Starting at the line that contains "placed() out_by(2) escutcheon(2);" and stopping at the line that contains "depsgraph = bpy.context.evaluated_depsgraph_get()", repeat every line exactly, the two end lines included, and nothing else.

* START RECORDED DATA *

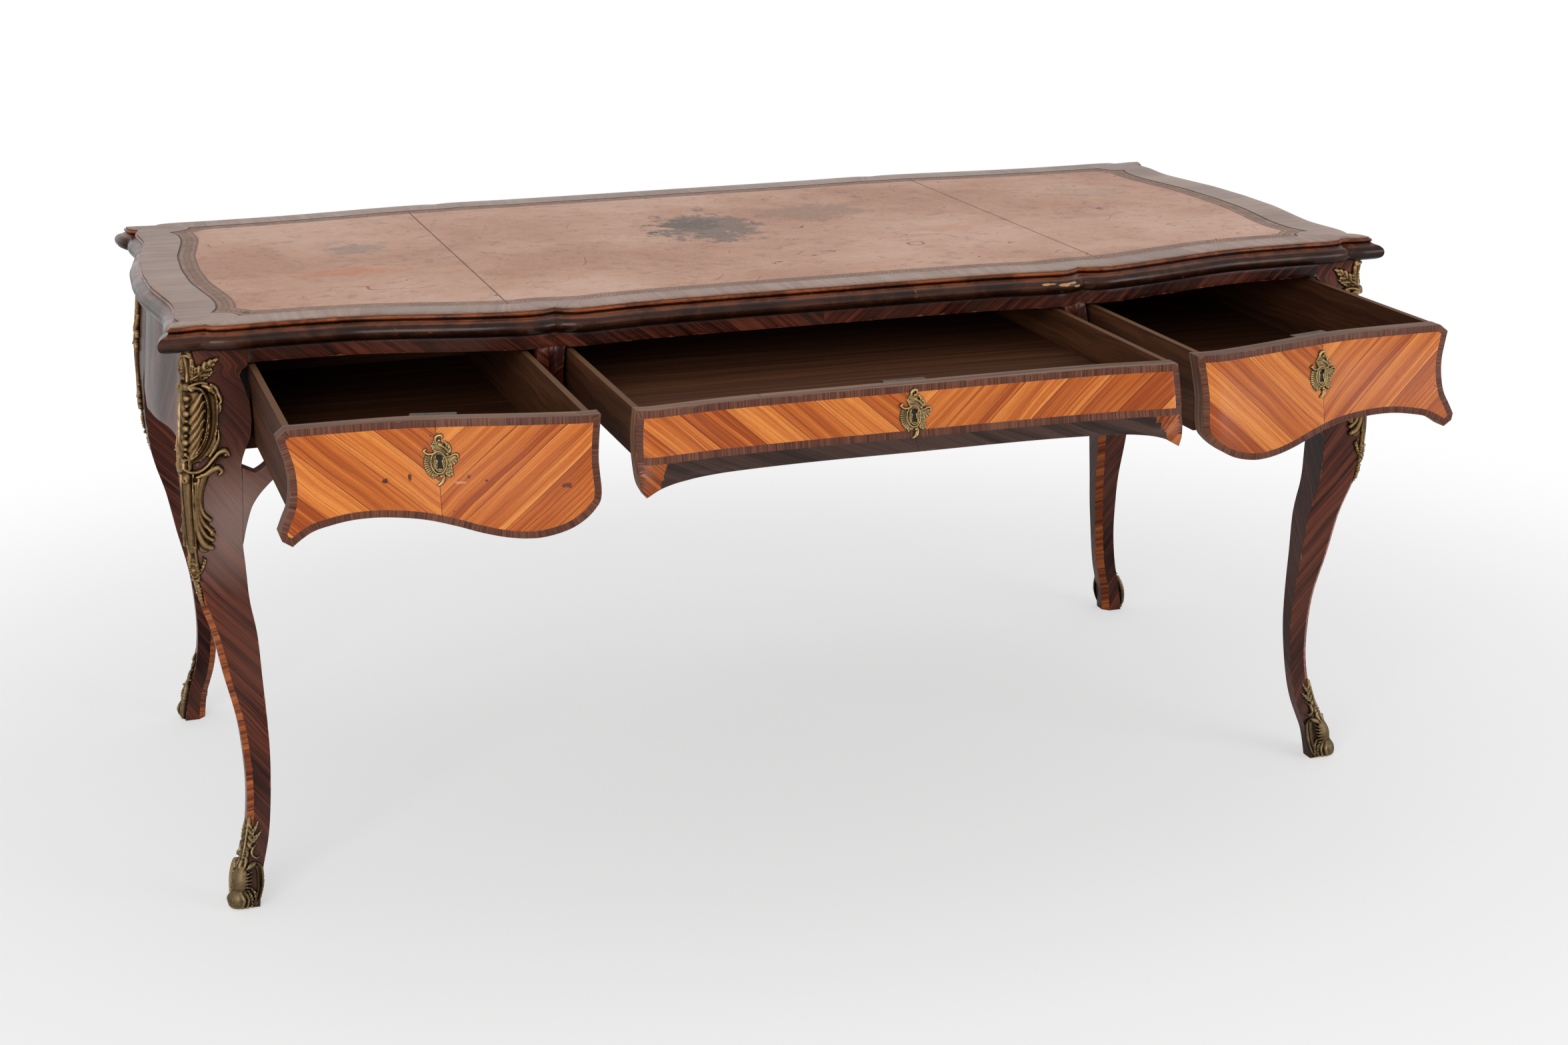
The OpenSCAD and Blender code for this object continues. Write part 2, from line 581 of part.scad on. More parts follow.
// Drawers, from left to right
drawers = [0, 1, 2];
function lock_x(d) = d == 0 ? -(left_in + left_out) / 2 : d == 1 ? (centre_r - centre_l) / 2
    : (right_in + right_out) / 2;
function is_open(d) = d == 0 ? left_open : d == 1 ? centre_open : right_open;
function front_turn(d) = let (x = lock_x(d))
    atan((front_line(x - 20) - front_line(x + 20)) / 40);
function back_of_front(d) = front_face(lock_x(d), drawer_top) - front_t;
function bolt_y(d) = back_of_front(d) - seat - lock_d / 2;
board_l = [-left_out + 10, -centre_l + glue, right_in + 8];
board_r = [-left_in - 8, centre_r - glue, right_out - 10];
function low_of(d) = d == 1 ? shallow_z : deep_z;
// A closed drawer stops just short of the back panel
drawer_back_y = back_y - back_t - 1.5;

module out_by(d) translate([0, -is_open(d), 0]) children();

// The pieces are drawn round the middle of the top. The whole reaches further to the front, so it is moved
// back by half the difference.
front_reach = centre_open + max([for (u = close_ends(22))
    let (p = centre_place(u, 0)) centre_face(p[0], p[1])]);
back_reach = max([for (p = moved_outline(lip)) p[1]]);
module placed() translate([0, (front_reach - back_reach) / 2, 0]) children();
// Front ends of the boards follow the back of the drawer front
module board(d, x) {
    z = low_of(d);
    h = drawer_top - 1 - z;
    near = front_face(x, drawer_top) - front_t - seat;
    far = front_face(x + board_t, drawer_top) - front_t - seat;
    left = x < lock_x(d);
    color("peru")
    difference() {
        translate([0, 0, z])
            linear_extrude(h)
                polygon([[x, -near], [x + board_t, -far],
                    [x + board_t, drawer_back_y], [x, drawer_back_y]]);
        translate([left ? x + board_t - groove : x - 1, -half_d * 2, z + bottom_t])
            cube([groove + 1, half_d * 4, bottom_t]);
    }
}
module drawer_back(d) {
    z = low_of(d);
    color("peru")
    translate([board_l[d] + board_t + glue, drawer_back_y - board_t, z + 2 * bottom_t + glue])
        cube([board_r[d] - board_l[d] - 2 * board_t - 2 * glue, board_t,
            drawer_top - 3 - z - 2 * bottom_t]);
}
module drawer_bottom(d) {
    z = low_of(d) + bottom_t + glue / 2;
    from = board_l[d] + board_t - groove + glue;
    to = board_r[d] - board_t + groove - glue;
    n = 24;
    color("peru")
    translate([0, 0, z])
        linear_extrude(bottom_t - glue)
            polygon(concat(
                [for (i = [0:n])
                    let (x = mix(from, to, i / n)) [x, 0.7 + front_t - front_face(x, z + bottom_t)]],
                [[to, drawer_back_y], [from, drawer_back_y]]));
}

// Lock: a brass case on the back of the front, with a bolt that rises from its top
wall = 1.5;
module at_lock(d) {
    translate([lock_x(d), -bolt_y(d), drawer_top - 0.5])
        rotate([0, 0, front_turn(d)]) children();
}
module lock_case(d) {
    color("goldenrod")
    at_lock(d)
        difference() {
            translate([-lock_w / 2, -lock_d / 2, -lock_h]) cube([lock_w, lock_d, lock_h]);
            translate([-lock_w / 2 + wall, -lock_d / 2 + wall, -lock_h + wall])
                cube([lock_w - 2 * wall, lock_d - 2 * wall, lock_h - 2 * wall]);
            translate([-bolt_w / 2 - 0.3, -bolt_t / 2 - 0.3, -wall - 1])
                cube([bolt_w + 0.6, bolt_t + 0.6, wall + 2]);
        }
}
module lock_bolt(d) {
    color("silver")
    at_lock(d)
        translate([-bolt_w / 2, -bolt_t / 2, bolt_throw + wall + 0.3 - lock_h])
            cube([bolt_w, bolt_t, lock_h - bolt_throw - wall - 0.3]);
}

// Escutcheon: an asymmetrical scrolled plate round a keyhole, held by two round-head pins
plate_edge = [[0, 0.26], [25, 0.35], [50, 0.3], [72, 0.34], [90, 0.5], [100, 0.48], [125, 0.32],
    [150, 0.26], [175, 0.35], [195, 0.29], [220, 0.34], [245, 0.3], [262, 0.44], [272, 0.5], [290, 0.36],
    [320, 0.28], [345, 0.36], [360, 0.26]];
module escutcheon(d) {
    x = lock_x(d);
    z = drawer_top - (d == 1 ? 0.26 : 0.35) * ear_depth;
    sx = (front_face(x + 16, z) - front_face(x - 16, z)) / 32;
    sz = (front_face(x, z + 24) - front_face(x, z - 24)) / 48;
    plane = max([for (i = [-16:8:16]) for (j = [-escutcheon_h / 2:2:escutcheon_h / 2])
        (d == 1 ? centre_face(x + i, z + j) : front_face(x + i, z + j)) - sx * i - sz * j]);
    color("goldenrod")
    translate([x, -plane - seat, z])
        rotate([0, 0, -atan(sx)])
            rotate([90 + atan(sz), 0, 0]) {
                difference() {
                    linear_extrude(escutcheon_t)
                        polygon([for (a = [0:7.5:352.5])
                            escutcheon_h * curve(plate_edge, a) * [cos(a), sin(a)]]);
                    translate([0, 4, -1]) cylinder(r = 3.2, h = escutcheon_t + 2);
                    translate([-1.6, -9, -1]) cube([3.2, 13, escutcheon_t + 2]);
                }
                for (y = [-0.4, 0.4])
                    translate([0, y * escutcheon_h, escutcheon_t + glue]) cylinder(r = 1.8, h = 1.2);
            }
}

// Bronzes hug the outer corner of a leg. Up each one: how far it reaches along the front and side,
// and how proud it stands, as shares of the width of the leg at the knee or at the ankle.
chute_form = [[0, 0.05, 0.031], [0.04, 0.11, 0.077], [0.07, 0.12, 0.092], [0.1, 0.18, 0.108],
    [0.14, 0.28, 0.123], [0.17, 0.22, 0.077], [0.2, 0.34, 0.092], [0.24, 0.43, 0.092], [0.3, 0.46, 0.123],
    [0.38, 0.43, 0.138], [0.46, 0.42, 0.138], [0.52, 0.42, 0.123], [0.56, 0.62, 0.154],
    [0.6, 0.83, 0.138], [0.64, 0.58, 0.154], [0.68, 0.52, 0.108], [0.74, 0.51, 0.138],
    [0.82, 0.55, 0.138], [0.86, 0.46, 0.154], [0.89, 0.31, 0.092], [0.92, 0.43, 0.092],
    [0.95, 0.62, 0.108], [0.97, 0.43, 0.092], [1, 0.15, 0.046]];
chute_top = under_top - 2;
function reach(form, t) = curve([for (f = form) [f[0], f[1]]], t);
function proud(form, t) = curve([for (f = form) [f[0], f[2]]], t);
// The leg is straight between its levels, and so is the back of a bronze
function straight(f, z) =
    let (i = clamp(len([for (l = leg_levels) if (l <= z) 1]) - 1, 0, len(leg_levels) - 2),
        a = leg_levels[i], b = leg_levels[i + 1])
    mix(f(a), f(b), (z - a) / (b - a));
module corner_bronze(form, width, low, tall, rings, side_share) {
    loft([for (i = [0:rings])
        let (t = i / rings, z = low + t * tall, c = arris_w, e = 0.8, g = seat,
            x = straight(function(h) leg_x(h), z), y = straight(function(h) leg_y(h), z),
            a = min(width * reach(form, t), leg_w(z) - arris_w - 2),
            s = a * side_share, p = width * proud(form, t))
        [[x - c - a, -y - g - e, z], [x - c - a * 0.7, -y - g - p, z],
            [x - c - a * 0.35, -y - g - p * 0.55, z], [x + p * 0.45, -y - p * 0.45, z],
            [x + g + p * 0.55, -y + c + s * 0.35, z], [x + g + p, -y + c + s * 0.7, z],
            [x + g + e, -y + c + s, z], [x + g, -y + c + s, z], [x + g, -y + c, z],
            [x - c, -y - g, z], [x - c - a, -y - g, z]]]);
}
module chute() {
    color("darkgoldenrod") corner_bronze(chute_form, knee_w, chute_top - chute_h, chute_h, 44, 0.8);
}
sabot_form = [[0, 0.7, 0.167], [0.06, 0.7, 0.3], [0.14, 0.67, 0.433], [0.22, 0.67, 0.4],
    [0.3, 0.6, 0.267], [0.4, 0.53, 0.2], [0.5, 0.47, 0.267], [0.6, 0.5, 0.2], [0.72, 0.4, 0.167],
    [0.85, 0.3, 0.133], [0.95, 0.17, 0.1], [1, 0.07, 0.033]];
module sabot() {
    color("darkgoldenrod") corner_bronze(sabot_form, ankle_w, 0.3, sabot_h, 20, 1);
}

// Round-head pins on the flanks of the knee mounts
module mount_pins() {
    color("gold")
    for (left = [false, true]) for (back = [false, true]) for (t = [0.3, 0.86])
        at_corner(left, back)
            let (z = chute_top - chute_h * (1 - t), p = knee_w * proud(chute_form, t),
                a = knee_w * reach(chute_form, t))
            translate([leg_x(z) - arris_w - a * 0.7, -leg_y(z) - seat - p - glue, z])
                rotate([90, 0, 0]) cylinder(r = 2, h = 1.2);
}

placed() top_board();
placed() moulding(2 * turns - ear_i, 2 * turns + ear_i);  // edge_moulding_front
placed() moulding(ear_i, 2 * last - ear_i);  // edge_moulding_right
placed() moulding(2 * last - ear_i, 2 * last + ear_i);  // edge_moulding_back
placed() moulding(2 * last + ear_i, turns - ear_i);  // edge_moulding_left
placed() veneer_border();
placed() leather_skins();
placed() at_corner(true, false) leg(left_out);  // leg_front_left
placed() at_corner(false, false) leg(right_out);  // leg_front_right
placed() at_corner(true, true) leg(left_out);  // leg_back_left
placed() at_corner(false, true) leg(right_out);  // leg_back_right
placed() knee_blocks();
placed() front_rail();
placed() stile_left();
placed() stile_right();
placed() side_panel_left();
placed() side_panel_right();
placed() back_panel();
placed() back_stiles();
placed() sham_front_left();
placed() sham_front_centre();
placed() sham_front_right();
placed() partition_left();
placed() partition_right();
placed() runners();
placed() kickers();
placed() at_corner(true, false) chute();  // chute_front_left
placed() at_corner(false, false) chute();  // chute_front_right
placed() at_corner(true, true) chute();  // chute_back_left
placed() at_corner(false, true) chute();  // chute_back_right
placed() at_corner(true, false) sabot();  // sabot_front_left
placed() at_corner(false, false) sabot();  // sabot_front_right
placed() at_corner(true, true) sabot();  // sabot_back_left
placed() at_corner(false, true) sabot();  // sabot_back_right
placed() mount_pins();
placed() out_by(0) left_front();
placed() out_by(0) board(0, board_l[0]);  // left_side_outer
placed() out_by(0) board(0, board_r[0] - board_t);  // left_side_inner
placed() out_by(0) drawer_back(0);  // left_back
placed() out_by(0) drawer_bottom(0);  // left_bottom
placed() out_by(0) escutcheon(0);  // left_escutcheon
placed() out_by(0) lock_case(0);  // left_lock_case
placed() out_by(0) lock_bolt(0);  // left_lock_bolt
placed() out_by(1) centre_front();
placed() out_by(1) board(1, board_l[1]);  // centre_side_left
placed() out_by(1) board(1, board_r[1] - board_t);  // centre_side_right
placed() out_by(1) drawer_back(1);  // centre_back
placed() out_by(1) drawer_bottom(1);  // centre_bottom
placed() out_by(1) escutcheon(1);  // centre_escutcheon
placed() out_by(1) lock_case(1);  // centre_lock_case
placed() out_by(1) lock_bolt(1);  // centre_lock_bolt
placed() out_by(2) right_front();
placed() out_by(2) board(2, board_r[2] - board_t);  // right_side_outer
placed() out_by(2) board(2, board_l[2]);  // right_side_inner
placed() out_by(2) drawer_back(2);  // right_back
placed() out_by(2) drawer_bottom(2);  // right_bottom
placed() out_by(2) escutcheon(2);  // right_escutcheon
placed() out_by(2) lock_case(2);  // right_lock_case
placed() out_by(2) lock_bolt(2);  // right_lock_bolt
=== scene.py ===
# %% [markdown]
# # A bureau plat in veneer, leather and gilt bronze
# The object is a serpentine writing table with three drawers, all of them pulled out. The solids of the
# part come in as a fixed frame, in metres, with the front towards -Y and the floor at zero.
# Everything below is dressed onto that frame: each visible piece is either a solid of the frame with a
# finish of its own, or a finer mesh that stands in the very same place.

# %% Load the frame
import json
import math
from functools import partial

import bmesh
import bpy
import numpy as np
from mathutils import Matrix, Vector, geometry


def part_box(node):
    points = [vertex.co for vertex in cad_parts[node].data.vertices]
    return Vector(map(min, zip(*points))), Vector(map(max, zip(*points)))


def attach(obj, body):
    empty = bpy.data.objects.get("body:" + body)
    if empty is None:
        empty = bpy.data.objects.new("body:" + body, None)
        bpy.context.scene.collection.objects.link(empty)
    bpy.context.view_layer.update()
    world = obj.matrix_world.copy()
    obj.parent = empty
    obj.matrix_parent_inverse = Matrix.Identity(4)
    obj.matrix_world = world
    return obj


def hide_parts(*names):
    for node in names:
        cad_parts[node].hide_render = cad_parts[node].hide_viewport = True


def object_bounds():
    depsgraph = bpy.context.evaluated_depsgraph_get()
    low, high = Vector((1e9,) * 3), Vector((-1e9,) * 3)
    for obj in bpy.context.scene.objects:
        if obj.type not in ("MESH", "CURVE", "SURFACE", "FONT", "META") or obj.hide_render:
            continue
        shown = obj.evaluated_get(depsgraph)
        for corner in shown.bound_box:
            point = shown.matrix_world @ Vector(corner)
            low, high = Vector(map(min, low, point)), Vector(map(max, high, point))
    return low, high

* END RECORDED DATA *

__EXERCISE OUTPUT__.
placed() out_by(2) escutcheon(2);  // right_escutcheon
placed() out_by(2) lock_case(2);  // right_lock_case
placed() out_by(2) lock_bolt(2);  // right_lock_bolt
=== scene.py ===
# %% [markdown]
# # A bureau plat in veneer, leather and gilt bronze
# The object is a serpentine writing table with three drawers, all of them pulled out. The solids of the
# part come in as a fixed frame, in metres, with the front towards -Y and the floor at zero.
# Everything below is dressed onto that frame: each visible piece is either a solid of the frame with a
# finish of its own, or a finer mesh that stands in the very same place.

# %% Load the frame
import json
import math
from functools import partial

import bmesh
import bpy
import numpy as np
from mathutils import Matrix, Vector, geometry


def part_box(node):
    points = [vertex.co for vertex in cad_parts[node].data.vertices]
    return Vector(map(min, zip(*points))), Vector(map(max, zip(*points)))


def attach(obj, body):
    empty = bpy.data.objects.get("body:" + body)
    if empty is None:
        empty = bpy.data.objects.new("body:" + body, None)
        bpy.context.scene.collection.objects.link(empty)
    bpy.context.view_layer.update()
    world = obj.matrix_world.copy()
    obj.parent = empty
    obj.matrix_parent_inverse = Matrix.Identity(4)
    obj.matrix_world = world
    return obj


def hide_parts(*names):
    for node in names:
        cad_parts[node].hide_render = cad_parts[node].hide_viewport = True


def object_bounds():
    depsgraph = bpy.context.evaluated_depsgraph_get()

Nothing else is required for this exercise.